#### Aim of the exercise
In the listing below, find the line that contains "Continue the Blender" and the line that contains "DOME_SKIN = 0.110". Quote both and every line between them, exactly, and nothing more.

>> BEGIN Provided data

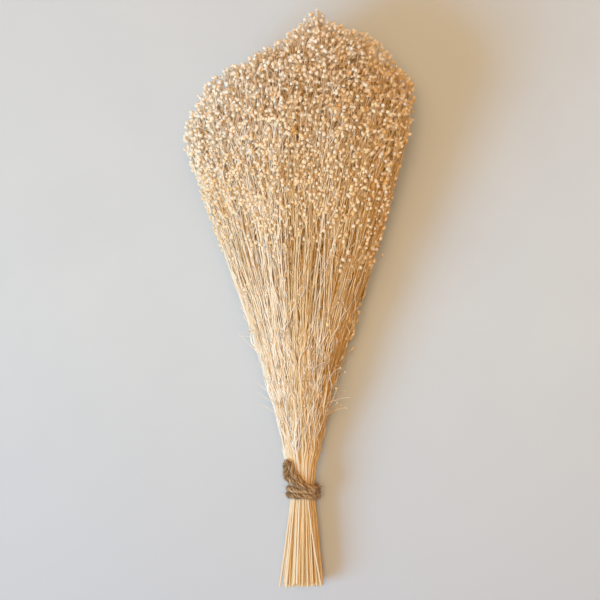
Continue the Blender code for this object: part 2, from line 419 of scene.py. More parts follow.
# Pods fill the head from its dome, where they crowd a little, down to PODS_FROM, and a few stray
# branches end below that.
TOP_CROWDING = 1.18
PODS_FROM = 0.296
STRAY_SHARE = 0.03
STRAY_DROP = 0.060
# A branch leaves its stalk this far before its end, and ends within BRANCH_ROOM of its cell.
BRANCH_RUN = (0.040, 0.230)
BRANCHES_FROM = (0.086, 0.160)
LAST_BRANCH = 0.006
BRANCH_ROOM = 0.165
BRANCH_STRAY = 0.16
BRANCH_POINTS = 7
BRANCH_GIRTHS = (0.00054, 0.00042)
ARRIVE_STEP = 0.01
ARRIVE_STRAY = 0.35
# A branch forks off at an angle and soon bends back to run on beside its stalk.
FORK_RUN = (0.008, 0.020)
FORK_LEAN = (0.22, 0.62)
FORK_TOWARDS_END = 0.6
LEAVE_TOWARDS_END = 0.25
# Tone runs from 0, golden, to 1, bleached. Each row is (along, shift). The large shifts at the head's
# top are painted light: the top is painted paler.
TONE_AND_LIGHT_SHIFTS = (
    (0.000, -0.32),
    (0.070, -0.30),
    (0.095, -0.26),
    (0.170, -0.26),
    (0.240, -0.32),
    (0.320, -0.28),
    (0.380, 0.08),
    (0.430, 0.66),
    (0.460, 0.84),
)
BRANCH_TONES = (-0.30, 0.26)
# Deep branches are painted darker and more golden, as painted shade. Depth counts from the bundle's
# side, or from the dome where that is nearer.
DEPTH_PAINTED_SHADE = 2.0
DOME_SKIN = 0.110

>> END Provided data
>> BEGIN Provided data

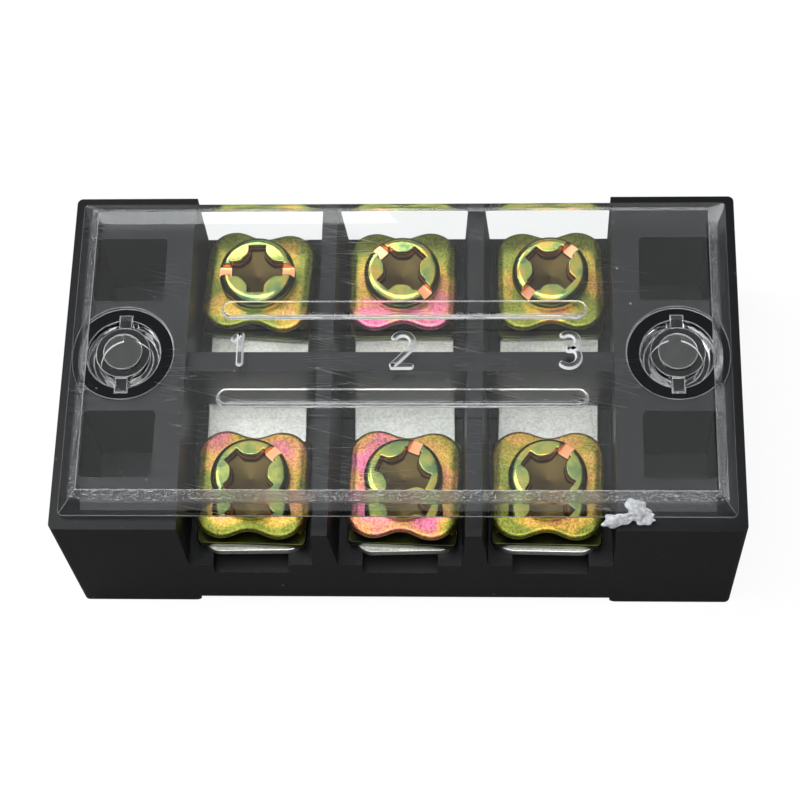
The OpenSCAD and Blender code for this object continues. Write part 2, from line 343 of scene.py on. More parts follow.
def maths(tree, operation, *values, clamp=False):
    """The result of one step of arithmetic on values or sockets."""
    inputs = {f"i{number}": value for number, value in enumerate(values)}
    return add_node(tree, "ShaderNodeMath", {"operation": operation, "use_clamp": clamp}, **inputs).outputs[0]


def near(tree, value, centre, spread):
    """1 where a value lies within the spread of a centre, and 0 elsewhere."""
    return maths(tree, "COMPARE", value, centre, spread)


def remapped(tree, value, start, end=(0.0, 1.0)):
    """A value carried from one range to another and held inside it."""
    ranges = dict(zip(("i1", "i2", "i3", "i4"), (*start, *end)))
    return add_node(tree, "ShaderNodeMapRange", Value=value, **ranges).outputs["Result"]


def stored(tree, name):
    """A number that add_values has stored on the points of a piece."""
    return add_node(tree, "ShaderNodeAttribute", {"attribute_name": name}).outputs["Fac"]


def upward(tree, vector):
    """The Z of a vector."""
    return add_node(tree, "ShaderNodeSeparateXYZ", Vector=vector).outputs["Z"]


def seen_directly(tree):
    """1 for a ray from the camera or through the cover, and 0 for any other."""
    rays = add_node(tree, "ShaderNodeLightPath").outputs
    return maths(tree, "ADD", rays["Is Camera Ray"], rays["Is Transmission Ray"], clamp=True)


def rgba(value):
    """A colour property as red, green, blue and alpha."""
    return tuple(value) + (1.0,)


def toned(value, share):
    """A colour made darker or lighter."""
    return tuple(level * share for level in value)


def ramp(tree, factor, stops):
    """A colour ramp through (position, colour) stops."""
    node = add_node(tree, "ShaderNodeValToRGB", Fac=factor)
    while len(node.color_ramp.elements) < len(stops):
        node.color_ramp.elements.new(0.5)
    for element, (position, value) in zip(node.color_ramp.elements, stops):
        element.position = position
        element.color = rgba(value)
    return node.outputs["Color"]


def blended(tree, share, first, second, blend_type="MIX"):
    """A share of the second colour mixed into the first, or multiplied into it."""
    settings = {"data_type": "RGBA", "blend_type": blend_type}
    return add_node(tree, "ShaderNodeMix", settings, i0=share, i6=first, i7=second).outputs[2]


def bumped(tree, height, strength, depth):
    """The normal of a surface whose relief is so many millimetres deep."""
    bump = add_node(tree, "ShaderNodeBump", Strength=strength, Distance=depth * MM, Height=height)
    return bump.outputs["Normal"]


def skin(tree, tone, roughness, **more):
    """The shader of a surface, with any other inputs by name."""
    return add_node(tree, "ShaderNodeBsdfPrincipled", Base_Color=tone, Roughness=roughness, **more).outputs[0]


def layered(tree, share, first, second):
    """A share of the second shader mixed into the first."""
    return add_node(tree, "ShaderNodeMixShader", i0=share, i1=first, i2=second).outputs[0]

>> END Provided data

#### Full solution
Continue the Blender code for this object: part 2, from line 419 of scene.py. More parts follow.
# Pods fill the head from its dome, where they crowd a little, down to PODS_FROM, and a few stray
# branches end below that.
TOP_CROWDING = 1.18
PODS_FROM = 0.296
STRAY_SHARE = 0.03
STRAY_DROP = 0.060
# A branch leaves its stalk this far before its end, and ends within BRANCH_ROOM of its cell.
BRANCH_RUN = (0.040, 0.230)
BRANCHES_FROM = (0.086, 0.160)
LAST_BRANCH = 0.006
BRANCH_ROOM = 0.165
BRANCH_STRAY = 0.16
BRANCH_POINTS = 7
BRANCH_GIRTHS = (0.00054, 0.00042)
ARRIVE_STEP = 0.01
ARRIVE_STRAY = 0.35
# A branch forks off at an angle and soon bends back to run on beside its stalk.
FORK_RUN = (0.008, 0.020)
FORK_LEAN = (0.22, 0.62)
FORK_TOWARDS_END = 0.6
LEAVE_TOWARDS_END = 0.25
# Tone runs from 0, golden, to 1, bleached. Each row is (along, shift). The large shifts at the head's
# top are painted light: the top is painted paler.
TONE_AND_LIGHT_SHIFTS = (
    (0.000, -0.32),
    (0.070, -0.30),
    (0.095, -0.26),
    (0.170, -0.26),
    (0.240, -0.32),
    (0.320, -0.28),
    (0.380, 0.08),
    (0.430, 0.66),
    (0.460, 0.84),
)
BRANCH_TONES = (-0.30, 0.26)
# Deep branches are painted darker and more golden, as painted shade. Depth counts from the bundle's
# side, or from the dome where that is nearer.
DEPTH_PAINTED_SHADE = 2.0
DOME_SKIN = 0.110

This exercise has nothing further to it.